» **Dataset section**

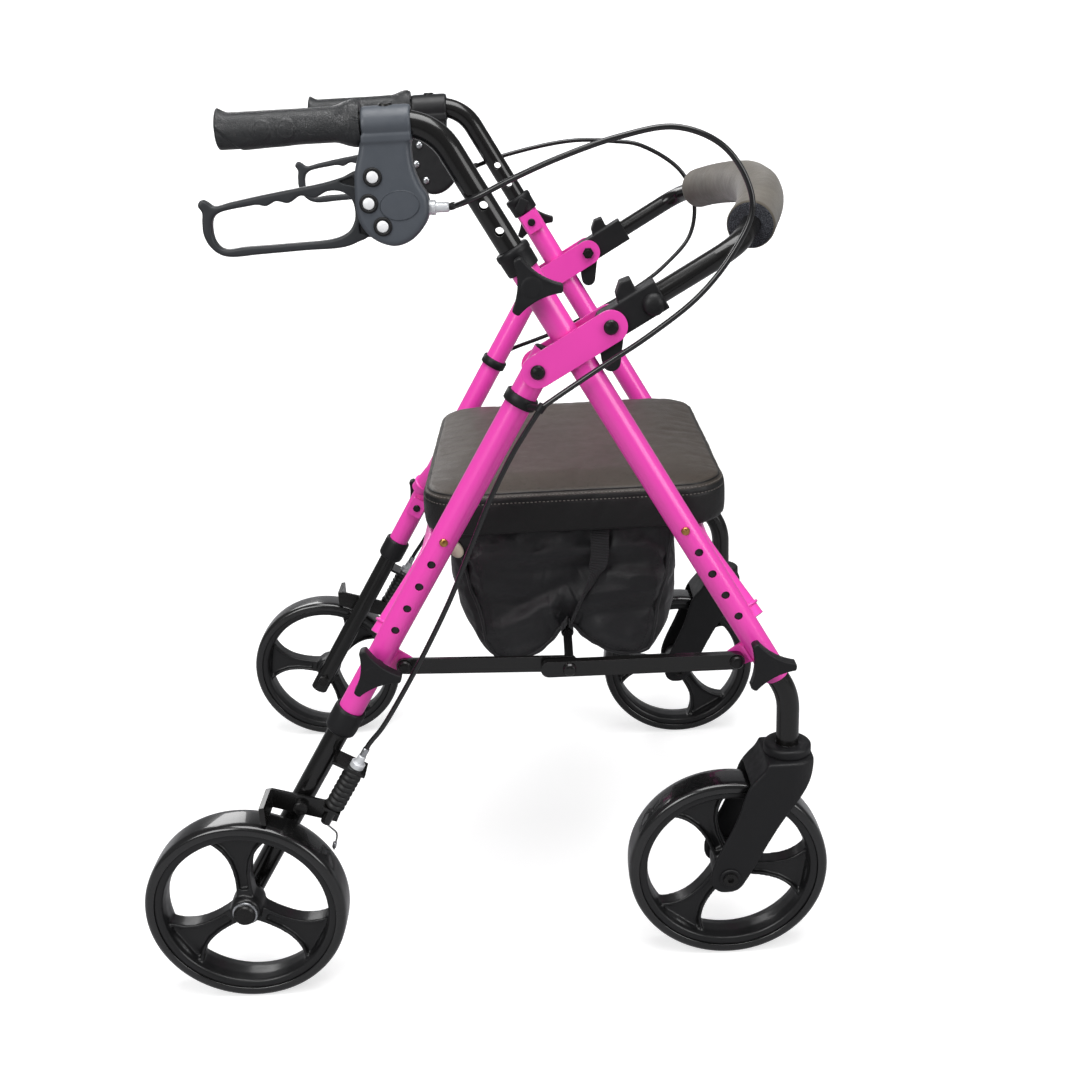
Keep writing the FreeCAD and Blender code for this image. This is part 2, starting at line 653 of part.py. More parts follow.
def rear_link():
    bar = hull_plate(REAR_LINK, LINK_R, MID_LINK, LINK_R, REAR_BAR_Y0, REAR_BAR_Y1)
    y0, y1 = REAR_BAR_Y0 - 2, REAR_BAR_Y1 + 2
    return cut(bar, [y_cylinder(REAR_LINK, y0, y1, PIN_BORE),
                     y_cylinder(MID_LINK, y0, y1, CROSS_ROD_R + SLIP)])


def link_cross_rod():
    """Rod joining the middle pivots, with a collar inside each rear link."""
    collar_in, collar_out = REAR_BAR_Y0 - 3.05, REAR_BAR_Y0 - 0.05
    return fuse([y_cylinder(MID_LINK, -REAR_BAR_Y1, REAR_BAR_Y1, CROSS_ROD_R),
                 y_cylinder(MID_LINK, collar_in, collar_out, 7.5),
                 y_cylinder(MID_LINK, -collar_out, -collar_in, 7.5)])


save("front_links", both(front_link()))
save("rear_links", both(rear_link()))
save("link_cross_rod", link_cross_rod())

# ---------------------------------------------------------------- seat, bag, pull strap
SEAT_X0, SEAT_X1 = -47.0, 257.0
SEAT_HALF = 178.0
SEAT_TOP, SEAT_PAD_Z, SEAT_BOARD_Z = 490.0, 457.0, 449.0
CLIP_R = 14.5
CLIP_WIDTH = 24
BAG_TOP = 447.5

# Bag side outline (x, z), from the rear top corner forward and round underneath
BAG_OUTLINE = [
    (-22, BAG_TOP), (206, BAG_TOP), (206, 420), (198, 388), (188, 340), (183, 308), (174, 297),
    (160, 295.5), (138, 303), (112, 318), (101, 343), (84, 343), (74, 320), (52, 305),
    (32, 297), (20, 298.5), (8, 310), (0, 335), (-10, 380), (-18, 415)]
STRAP_OUTLINE = [(114, BAG_TOP), (138, BAG_TOP), (104, 341), (80, 341)]


def rounded_slab(inset, z0, z1, corner_r):
    """Seat-shaped slab, inset from the seat outline, with rounded corners in plan."""
    x0, x1, half = SEAT_X0 + inset, SEAT_X1 - inset, SEAT_HALF - inset
    slab = Part.makeBox(x1 - x0, 2 * half, z1 - z0, Vector(x0, -half, z0))
    return slab.makeFillet(corner_r, [edge for edge in slab.Edges
                                      if abs(edge.tangentAt(edge.FirstParameter).z) > 0.9])


def seat_cushion():
    cushion = rounded_slab(0, SEAT_PAD_Z, SEAT_TOP, 46.0)
    return cushion.makeFillet(9.0, [edge for edge in cushion.Edges
                                    if abs(edge.BoundBox.ZMin - SEAT_TOP) < 0.01
                                    and abs(edge.BoundBox.ZMax - SEAT_TOP) < 0.01])


def seat_board():
    """Board under the cushion with two clips round the front cross tube."""
    parts = [rounded_slab(5, SEAT_BOARD_Z, SEAT_PAD_Z - 0.05, 42.0)]
    for y in (-110.0, 110.0):
        y0 = y - CLIP_WIDTH / 2
        parts.append(y_cylinder(SEAT_HINGE, y0, y0 + CLIP_WIDTH, CLIP_R))
        parts.append(Part.makeBox(2 * CLIP_R, CLIP_WIDTH, SEAT_BOARD_Z + 2 - SEAT_HINGE[1],
                                  Vector(SEAT_HINGE[0] - CLIP_R, y0, SEAT_HINGE[1])))
    return fuse(parts).cut(y_cylinder(SEAT_HINGE, -130, 130, CROSS_R + 0.06))


save("seat_cushion", seat_cushion())
save("seat_board", seat_board())
save("bag", prism(BAG_OUTLINE, -150.0, 150.0))
save("pull_strap", prism(STRAP_OUTLINE, -158.0, -155.8))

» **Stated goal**
Write the listing out again, exactly as shown above.

» **Task answer**
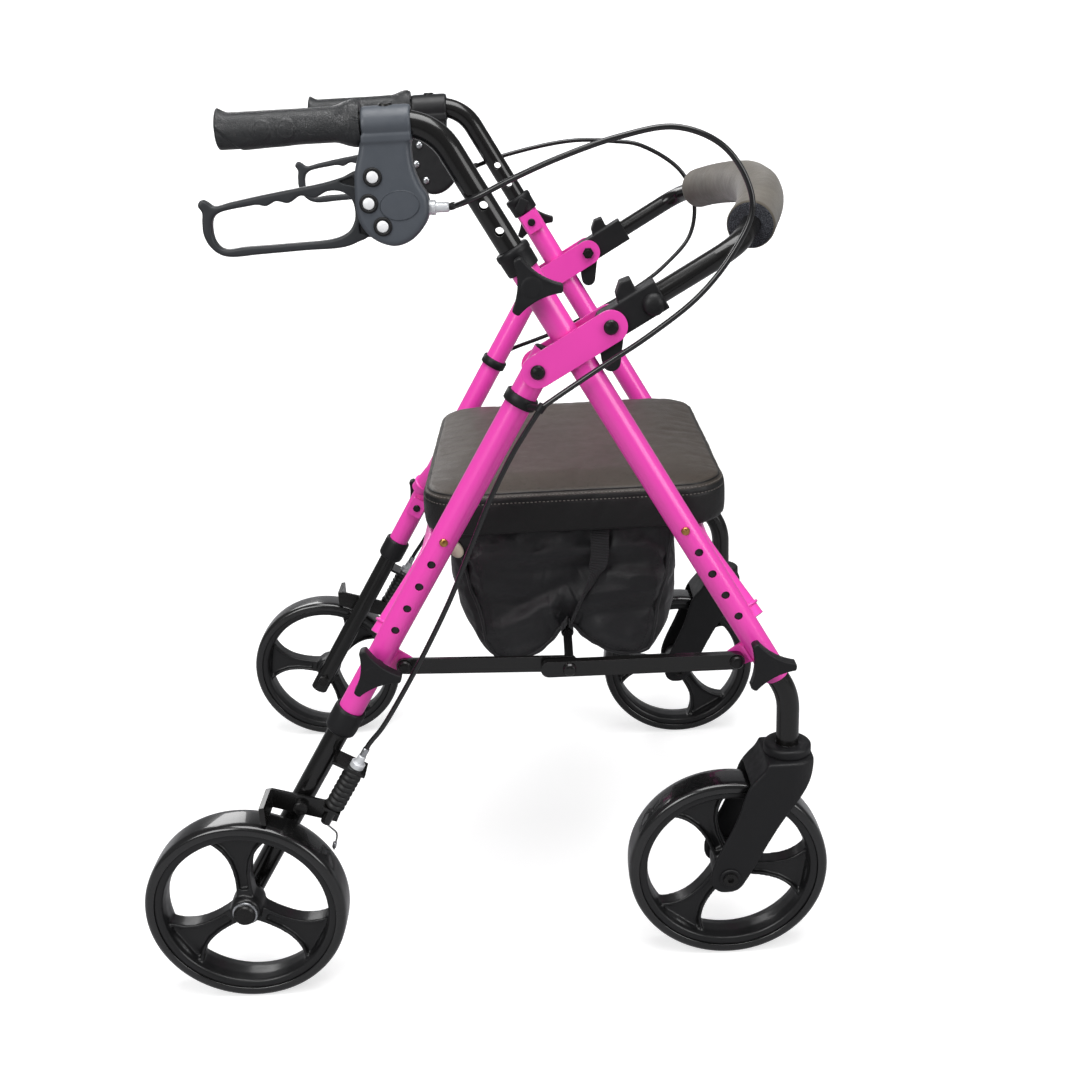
Keep writing the FreeCAD and Blender code for this image. This is part 2, starting at line 653 of part.py. More parts follow.
def rear_link():
    bar = hull_plate(REAR_LINK, LINK_R, MID_LINK, LINK_R, REAR_BAR_Y0, REAR_BAR_Y1)
    y0, y1 = REAR_BAR_Y0 - 2, REAR_BAR_Y1 + 2
    return cut(bar, [y_cylinder(REAR_LINK, y0, y1, PIN_BORE),
                     y_cylinder(MID_LINK, y0, y1, CROSS_ROD_R + SLIP)])


def link_cross_rod():
    """Rod joining the middle pivots, with a collar inside each rear link."""
    collar_in, collar_out = REAR_BAR_Y0 - 3.05, REAR_BAR_Y0 - 0.05
    return fuse([y_cylinder(MID_LINK, -REAR_BAR_Y1, REAR_BAR_Y1, CROSS_ROD_R),
                 y_cylinder(MID_LINK, collar_in, collar_out, 7.5),
                 y_cylinder(MID_LINK, -collar_out, -collar_in, 7.5)])


save("front_links", both(front_link()))
save("rear_links", both(rear_link()))
save("link_cross_rod", link_cross_rod())

# ---------------------------------------------------------------- seat, bag, pull strap
SEAT_X0, SEAT_X1 = -47.0, 257.0
SEAT_HALF = 178.0
SEAT_TOP, SEAT_PAD_Z, SEAT_BOARD_Z = 490.0, 457.0, 449.0
CLIP_R = 14.5
CLIP_WIDTH = 24
BAG_TOP = 447.5

# Bag side outline (x, z), from the rear top corner forward and round underneath
BAG_OUTLINE = [
    (-22, BAG_TOP), (206, BAG_TOP), (206, 420), (198, 388), (188, 340), (183, 308), (174, 297),
    (160, 295.5), (138, 303), (112, 318), (101, 343), (84, 343), (74, 320), (52, 305),
    (32, 297), (20, 298.5), (8, 310), (0, 335), (-10, 380), (-18, 415)]
STRAP_OUTLINE = [(114, BAG_TOP), (138, BAG_TOP), (104, 341), (80, 341)]


def rounded_slab(inset, z0, z1, corner_r):
    """Seat-shaped slab, inset from the seat outline, with rounded corners in plan."""
    x0, x1, half = SEAT_X0 + inset, SEAT_X1 - inset, SEAT_HALF - inset
    slab = Part.makeBox(x1 - x0, 2 * half, z1 - z0, Vector(x0, -half, z0))
    return slab.makeFillet(corner_r, [edge for edge in slab.Edges
                                      if abs(edge.tangentAt(edge.FirstParameter).z) > 0.9])


def seat_cushion():
    cushion = rounded_slab(0, SEAT_PAD_Z, SEAT_TOP, 46.0)
    return cushion.makeFillet(9.0, [edge for edge in cushion.Edges
                                    if abs(edge.BoundBox.ZMin - SEAT_TOP) < 0.01
                                    and abs(edge.BoundBox.ZMax - SEAT_TOP) < 0.01])


def seat_board():
    """Board under the cushion with two clips round the front cross tube."""
    parts = [rounded_slab(5, SEAT_BOARD_Z, SEAT_PAD_Z - 0.05, 42.0)]
    for y in (-110.0, 110.0):
        y0 = y - CLIP_WIDTH / 2
        parts.append(y_cylinder(SEAT_HINGE, y0, y0 + CLIP_WIDTH, CLIP_R))
        parts.append(Part.makeBox(2 * CLIP_R, CLIP_WIDTH, SEAT_BOARD_Z + 2 - SEAT_HINGE[1],
                                  Vector(SEAT_HINGE[0] - CLIP_R, y0, SEAT_HINGE[1])))
    return fuse(parts).cut(y_cylinder(SEAT_HINGE, -130, 130, CROSS_R + 0.06))


save("seat_cushion", seat_cushion())
save("seat_board", seat_board())
save("bag", prism(BAG_OUTLINE, -150.0, 150.0))
save("pull_strap", prism(STRAP_OUTLINE, -158.0, -155.8))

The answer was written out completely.